In the complicated process of trying to consolidate vendors, sometimes you take two steps forward only to wind up taking one step back–and that's on a good day.

Consider Mercedes Homes' mostly successful effort to develop exclusive statewide, money-saving deals with suppliers in Florida. "We went to vendors, predominantly vendors we have used in one or two markets in the past, and realized that if we used them in [all] our markets, 4,000 units versus 400, we would have savings," says Craig Schmauss, corporate director of purchasing for Mercedes.

Early this year, Schmauss thought he had successfully nailed down exclusive contracts for drywall, roofing materials, and cast concrete products. Rinker Group would supply the drywall; Bradco Supply Corp. would provide roofing materials; and pre-cast concrete lintels and sills, as well as slab preparation materials in some cases, would come from Cast-Crete Corp.

Then he discovered a local manager already had a long-term agreement to purchase drywall from a different supplier. While that agreement wasn't steadfast, it was decided to make an exception for that local drywall supplier, which has been doing business with Mercedes for 15 years.

On hearing the news that their statewide deal wasn't quite statewide anymore, Rinker recalls saying, if it wasn't supplying to that city, then it couldn't provide to that region, and the statewide deal eroded to a most-of-the-state agreement.

Making The Cut

So goes the tedious supplier consolidation process that purchasing chiefs across the country painstakingly are working their way through. They carefully line up the dominos only to have one fall, triggering a chain reaction. Still, Mercedes has been able to make the statewide roofing materials and pre-cast concrete products deals stick so far. And, even though the Rinker agreement didn't apply statewide, it works for the majority of the state. What's more, it forced that lone supplier in the rogue city with the existing long-term agreement to lower the prices it was charging that division, Schmauss says.
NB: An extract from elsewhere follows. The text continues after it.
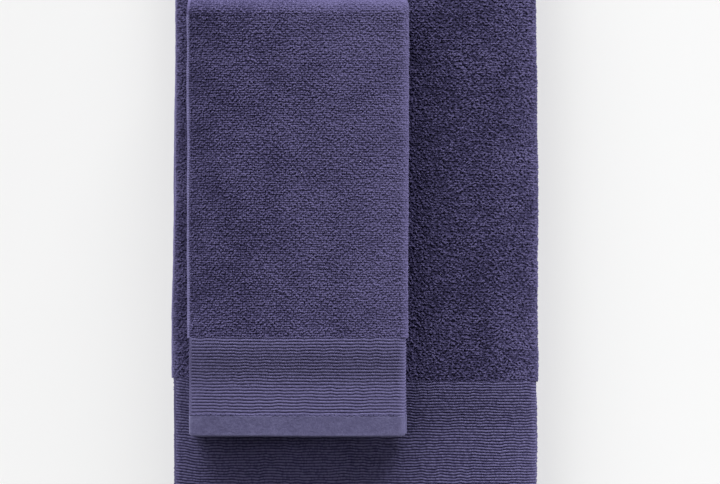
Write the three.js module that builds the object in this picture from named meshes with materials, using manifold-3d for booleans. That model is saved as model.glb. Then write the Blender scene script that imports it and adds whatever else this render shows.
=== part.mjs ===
// A set of two folded terry towels: a bath towel, folded lengthwise and then crosswise in thirds,
// and on it a hand towel, folded lengthwise in thirds and then crosswise in half.
// Millimetres. +Z is up, +Y runs towards the towels' rear folds, and -Y towards their open hem ends.
// The origin is on the surface that the set lies on, below the middle of the bath towel.
import * as THREE from "three";
import Module from "manifold-3d";
import { mergeVertices } from "three/addons/utils/BufferGeometryUtils.js";

const wasm = await Module();
wasm.setup();

// ---------------------------------------------------------------- driving dimensions

const GAP = 0.3; // clearance between neighbouring pieces
const TERRY_PITCH = 4.2; // height that one layer of looped terry takes in a stack
const FLAT_PITCH = 3.4; // height that one layer of ribbed border or hem takes

const bath = { width: 254, centreX: 0, front: -237, rear: 237, border: 80.6, hem: 16.5 };
const hand = { width: 153, centreX: -39.5, front: -175.5, rear: 128, border: 53.2, hem: 15 };
const BATH_CUT_LENGTH = 1395; // of the bath towel laid out flat, hems sewn
const TOP_HEM_SETBACK = 1.5; // how far the bath towel's top hem ends behind the fold below it

const BORDER_INSET = 1.4; // how far the terry stands out past the border on each side
const SELVEDGE = 1.7; // width of a bound side edge
const THREAD = 0.5; // width and height of the hem's sewing thread

const ARC_STEPS = 8; // straight steps in each half-round of a lengthwise fold
const BEND_STEPS = 16; // straight steps in each crosswise half-turn

// ---------------------------------------------------------------- one layer of cloth and its stack

const weaveOf = (pitch) => ({ pitch, thickness: pitch - GAP });
const terryWeave = weaveOf(TERRY_PITCH);
const flatWeave = weaveOf(FLAT_PITCH);
const LAYERS = 3; // layers in a leaf, after folding lengthwise in thirds
const stackHeight = (weave) => LAYERS * weave.pitch - GAP;
const leafHeight = stackHeight(terryWeave);
const leafPitch = LAYERS * TERRY_PITCH;
const flatWidth = (towel) => towel.width - 2 * BORDER_INSET;
const terryEdge = BORDER_INSET + SELVEDGE + GAP; // how far the terry of a flap stops short of the fold
const seamGroove = THREAD + 2 * GAP; // between border and hem, where the thread lies

// ---------------------------------------------------------------- materials

const clothMaterial = (name, color, roughness) =>
  new THREE.MeshStandardMaterial({ name, color, roughness, metalness: 0 });

const materials = {
  terry: clothMaterial("terry", "#423d5c", 0.95),
  border: clothMaterial("ribbed_border", "#4d4869", 0.85),
  hem: clothMaterial("hem", "#5c5a7c", 0.8),
  selvedge: clothMaterial("selvedge", "#68648a", 0.8),
  thread: clothMaterial("sewing_thread", "#5f5b80", 0.6),
};

// ---------------------------------------------------------------- outlines

// Points along an arc about a centre, both ends included. Angles are in degrees.
function arcPoints(centre, radius, from, to) {
  return Array.from({ length: ARC_STEPS + 1 }, (_, i) => {
    const angle = THREE.MathUtils.degToRad(from + ((to - from) * i) / ARC_STEPS);
    return new THREE.Vector2(Math.cos(angle), Math.sin(angle)).multiplyScalar(radius).add(centre);
  });
}

// The line that cloth folded lengthwise in thirds follows, seen from its end: the inner flap runs
// to the left fold, the middle panel lies under it, and the outer flap comes back over both from
// the right fold. Both flaps stop short of the folded width by `edge`.
function letterFoldLine(width, { pitch, thickness }, edge) {
  const ground = thickness / 2;
  const left = new THREE.Vector2(-width / 2 + ground + pitch / 2, ground + pitch / 2);
  const right = new THREE.Vector2(width / 2 - ground - pitch, ground + pitch);
  return [
    new THREE.Vector2(right.x - edge, ground + pitch),
    ...arcPoints(left, pitch / 2, 90, 270),
    ...arcPoints(right, pitch, -90, 90),
    new THREE.Vector2(-width / 2 + edge, ground + 2 * pitch),
  ];
}

// A closed outline of even thickness along a line.
function ribbon(line, thickness) {
  const quarterTurn = Math.PI / 2;
  const side = (sign) =>
    line.map((point, i) => {
      const before = line[Math.max(i - 1, 0)];
      const after = line[Math.min(i + 1, line.length - 1)];
      const normal = after.clone().sub(before).normalize().rotateAround(new THREE.Vector2(), quarterTurn);
      return point.clone().addScaledVector(normal, (sign * thickness) / 2);
    });
  return [...side(1), ...side(-1).reverse()];
}

// The section of a leaf, standing on zero. Its middle panel is the lowest layer, or the highest
// where the leaf is turned over.
function leafSection(width, weave, turned, edge, thickness = weave.thickness) {
  const line = letterFoldLine(width, weave, edge);
  if (turned) line.forEach((point) => (point.y = stackHeight(weave) - point.y));
  return ribbon(line, thickness);
}

// ---------------------------------------------------------------- solids

// Extrudes an X-Z outline along Y, between two places given in either order.
function alongY(outline, from, to) {
  const depth = Math.abs(to - from);
  const geometry = new THREE.ExtrudeGeometry(new THREE.Shape(outline), { depth, bevelEnabled: false });
  return geometry.rotateX(Math.PI / 2).translate(0, Math.max(from, to), 0);
}

function solidOf(geometry) {
  geometry.deleteAttribute("normal");
  geometry.deleteAttribute("uv");
  const merged = mergeVertices(geometry);
  const vertProperties = merged.attributes.position.array;
  const triVerts = new Uint32Array(merged.index.array);
  return new wasm.Manifold(new wasm.Mesh({ numProp: 3, vertProperties, triVerts }));
}

function geometryOf(solid) {
  const { vertProperties, triVerts } = solid.getMesh();
  const geometry = new THREE.BufferGeometry();
  geometry.setAttribute("position", new THREE.BufferAttribute(vertProperties, 3));
  geometry.setIndex(new THREE.BufferAttribute(triVerts, 1));
  geometry.computeVertexNormals();
  return geometry;
}

// A section of height z carried half a turn about an axis along X, on the side of +Y or -Y.
function halfTurn(section, radiusAt, side) {
  const profile = section.map((point) => new THREE.Vector2(radiusAt(point.y), point.x));
  if (THREE.ShapeUtils.isClockWise(profile)) profile.reverse();
  const reach = Math.max(...profile.map((point) => point.x)) + GAP;
  const width = 2 * Math.max(...profile.map((point) => Math.abs(point.y))) + GAP;
  const ring = new THREE.LatheGeometry([...profile, profile[0]], 2 * BEND_STEPS).rotateZ(-Math.PI / 2);
  const half = new THREE.BoxGeometry(width, reach, 2 * reach).translate(0, side * (reach / 2 + GAP), 0);
  return geometryOf(solidOf(ring).intersect(solidOf(half)));
}

// ---------------------------------------------------------------- the scene graph

const towelSet = new THREE.Group();

function add(name, geometry, material, x = 0, y = 0, z = 0) {
  const mesh = new THREE.Mesh(geometry, material);
  mesh.name = name;
  mesh.position.set(x, y, z);
  towelSet.add(mesh);
}

function addTerry(name, towel, { from, to, turned, floor }) {
  const section = leafSection(towel.width, terryWeave, turned, terryEdge);
  add(`${name}_terry`, alongY(section, from, to), materials.terry, towel.centreX, 0, floor);
}

// The flat-woven end of a leaf: ribbed border, hem, and the thread that sews the hem.
// `out` is +1 or -1, the way along Y in which the cloth ends.
function addHemmedEnd(name, towel, { borderStart, hemStart, hemEnd, out, turned, floor }) {
  const addStrip = (part, material, from, to, thickness) => {
    const section = leafSection(flatWidth(towel), flatWeave, turned, 0, thickness);
    add(`${name}_${part}`, alongY(section, from, to), material, towel.centreX, 0, floor);
  };
  const halfGroove = (out * seamGroove) / 2;
  const halfThread = (out * THREAD) / 2;
  addStrip("border", materials.border, borderStart + out * GAP, hemStart - halfGroove);
  addStrip("hem", materials.hem, hemStart + halfGroove, hemEnd);
  addStrip("hem_thread", materials.thread, hemStart - halfThread, hemStart + halfThread, THREAD);
}

// The bound edges of the two flaps, along the terry.
function addSelvedges(name, towel, { from, to, turned, floor }) {
  const leftSide = -towel.width / 2 + BORDER_INSET;
  const rightFold = towel.width / 2 - terryWeave.thickness / 2 - terryWeave.pitch;
  const flaps = [
    { flap: "inner", layer: 1, across: rightFold - BORDER_INSET - SELVEDGE / 2 },
    { flap: "outer", layer: 2, across: leftSide + SELVEDGE / 2 },
  ];
  for (const { flap, layer, across } of flaps) {
    const height = layer * terryWeave.pitch + terryWeave.thickness / 2;
    const z = floor + (turned ? leafHeight - height : height);
    const strip = new THREE.BoxGeometry(SELVEDGE, Math.abs(to - from), flatWeave.thickness);
    const middle = (from + to) / 2;
    add(`${name}_${flap}_selvedge`, strip, materials.selvedge, towel.centreX + across, middle, z);
  }
}

// The looped part of a leaf, with its bound edges.
function addField(name, towel, extent) {
  addTerry(name, towel, extent);
  addSelvedges(name, towel, extent);
}

// A whole leaf that ends in a hem: from its crosswise fold at `foldEnd` to its hem at `hemEnd`.
function addHemmedLeaf(name, towel, { foldEnd, hemEnd, turned, floor, borderFloor = floor }) {
  const out = Math.sign(hemEnd - foldEnd);
  const hemStart = hemEnd - out * towel.hem;
  const borderStart = hemStart - out * towel.border;
  addField(name, towel, { from: foldEnd, to: borderStart, turned, floor });
  addHemmedEnd(name, towel, { borderStart, hemStart, hemEnd, out, turned, floor: borderFloor });
}

// A crosswise fold that joins two leaves whose layers lie from `bottom` to `top`.
function addFold(name, towel, { axisY, bottom, top, side, middleOutside }) {
  const outerRadius = (top - bottom) / 2;
  const innerRadius = outerRadius - leafHeight;
  const radiusAt = middleOutside ? (z) => outerRadius - z : (z) => innerRadius + z;
  const section = leafSection(towel.width, terryWeave, false, BORDER_INSET);
  add(name, halfTurn(section, radiusAt, side), materials.terry, towel.centreX, axisY, bottom + outerRadius);
}

// ---------------------------------------------------------------- bath towel

const [baseFloor, tuckedFloor, topFloor] = [0, 1, 2].map((leaf) => leaf * leafPitch);
const frontRadius = (tuckedFloor + leafHeight) / 2;
const rearRadius = (topFloor + leafHeight) / 2;
const bathFrontAxis = bath.front + frontRadius;
const bathRearAxis = bath.rear - rearRadius;
const topHemEnd = bath.front + TOP_HEM_SETBACK;
const clothUsed =
  bathRearAxis -
  topHemEnd +
  (bathRearAxis - bathFrontAxis) +
  Math.PI * (rearRadius + frontRadius - leafHeight);
const tuckedHemEnd = bathFrontAxis + BATH_CUT_LENGTH - clothUsed;

addField("bath_base", bath, {
  from: bathFrontAxis + GAP / 2,
  to: bathRearAxis - GAP / 2,
  turned: false,
  floor: baseFloor,
});
addFold("bath_front_fold", bath, {
  axisY: bathFrontAxis,
  bottom: baseFloor,
  top: tuckedFloor + leafHeight,
  side: -1,
  middleOutside: true,
});
addHemmedLeaf("bath_tucked", bath, {
  foldEnd: bathFrontAxis + GAP / 2,
  hemEnd: tuckedHemEnd,
  turned: true,
  floor: tuckedFloor,
});
addFold("bath_rear_fold", bath, {
  axisY: bathRearAxis,
  bottom: baseFloor,
  top: topFloor + leafHeight,
  side: 1,
  middleOutside: true,
});
addHemmedLeaf("bath_top", bath, {
  foldEnd: bathRearAxis - GAP / 2,
  hemEnd: topHemEnd,
  turned: true,
  floor: topFloor,
});

// ---------------------------------------------------------------- hand towel

const lowerFloor = topFloor + leafPitch;
const upperFloor = lowerFloor + leafPitch;
const handRadius = (upperFloor + leafHeight - lowerFloor) / 2;
const handAxis = hand.rear - handRadius;

addHemmedLeaf("hand_lower", hand, {
  foldEnd: handAxis - GAP / 2,
  hemEnd: hand.front,
  turned: true,
  floor: lowerFloor,
});
addFold("hand_fold", hand, {
  axisY: handAxis,
  bottom: lowerFloor,
  top: upperFloor + leafHeight,
  side: 1,
  middleOutside: false,
});
addHemmedLeaf("hand_upper", hand, {
  foldEnd: handAxis - GAP / 2,
  hemEnd: hand.front,
  turned: false,
  floor: upperFloor,
  borderFloor: lowerFloor + LAYERS * FLAT_PITCH,
});

export default towelSet;
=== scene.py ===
"""Looks of a folded terry towel set: a hand towel lying on a bath towel, seen from straight above.

Each towel is one long cloth, folded lengthwise in thirds and then crosswise. Every part of it is made
from the same two lines: the letter fold that the cloth follows across its width, and the path of
leaves and crosswise bends that it follows along its length. Metres, in the frame of the CAD model.
"""

import math

import bmesh
import bpy
import numpy as np
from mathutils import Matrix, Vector


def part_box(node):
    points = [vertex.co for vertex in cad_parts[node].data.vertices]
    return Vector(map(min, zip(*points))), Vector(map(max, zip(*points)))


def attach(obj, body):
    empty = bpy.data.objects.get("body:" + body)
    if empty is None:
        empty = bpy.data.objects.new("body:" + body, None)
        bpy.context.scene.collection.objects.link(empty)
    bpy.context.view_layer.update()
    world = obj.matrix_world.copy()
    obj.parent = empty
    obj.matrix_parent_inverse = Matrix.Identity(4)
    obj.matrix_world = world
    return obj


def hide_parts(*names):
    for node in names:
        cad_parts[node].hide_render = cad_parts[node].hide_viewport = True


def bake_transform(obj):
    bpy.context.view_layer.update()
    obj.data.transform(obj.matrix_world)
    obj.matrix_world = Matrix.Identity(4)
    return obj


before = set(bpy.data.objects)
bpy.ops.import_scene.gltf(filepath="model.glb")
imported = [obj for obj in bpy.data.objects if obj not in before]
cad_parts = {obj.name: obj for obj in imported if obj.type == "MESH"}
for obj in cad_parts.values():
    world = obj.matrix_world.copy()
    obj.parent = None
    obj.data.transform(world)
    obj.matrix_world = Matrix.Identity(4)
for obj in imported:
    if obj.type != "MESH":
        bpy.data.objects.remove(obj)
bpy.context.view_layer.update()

MM = 0.001

# ---------------------------------------------------------------- sizes, read from the CAD model

LEAVES = ["bath_base", "bath_tucked", "bath_top", "hand_lower", "hand_upper"]
LEAF_FLOORS = [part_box(f"{leaf}_terry")[0].z for leaf in LEAVES]
LEAF_PITCH = LEAF_FLOORS[1] - LEAF_FLOORS[0]
LEAF_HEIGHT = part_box("bath_base_terry")[1].z - LEAF_FLOORS[0]
GAP = LEAF_PITCH - LEAF_HEIGHT
TERRY_PITCH = LEAF_PITCH / 3  # each leaf is three layers of cloth
TERRY_HALF = (TERRY_PITCH - GAP) / 2
FLAT_PITCH = (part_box("bath_top_border")[1].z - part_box("bath_top_border")[0].z + GAP) / 3
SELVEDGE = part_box("hand_upper_outer_selvedge")[1].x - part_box("hand_upper_outer_selvedge")[0].x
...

"We can use it as a negotiation tool," he says. But Schmauss loses face when he tells a supplier it has a statewide exclusive agreement and it falls through. The next time that vendor is less likely to even consider a statewide pricing agreement, says Schmauss. "They are going to laugh and say, 'Yeah, just like the other three.'"

Still, Mercedes' consolidation efforts have netted real cost cuts. "We have definitely seen the dollar savings," Schmauss says. Plus it has put suppliers on notice that the company is willing to try to craft statewide exclusive contracts in return for price concessions.

In the wake of shifting all their business to the other two suppliers the vendors that lost out came to Schmauss and said they wished they had known, they would have been willing to lower prices if they knew they were on the verge of losing business. Some said they would have been able to offer a statewide deal, too.

Schmauss says it was difficult to cut off some suppliers that have been good and loyal to the company over the years. "It's almost a shame because at the height of the housing boom we couldn't afford not to use them because we needed them to keep up with the volume," he says. "Now we can't afford to use them."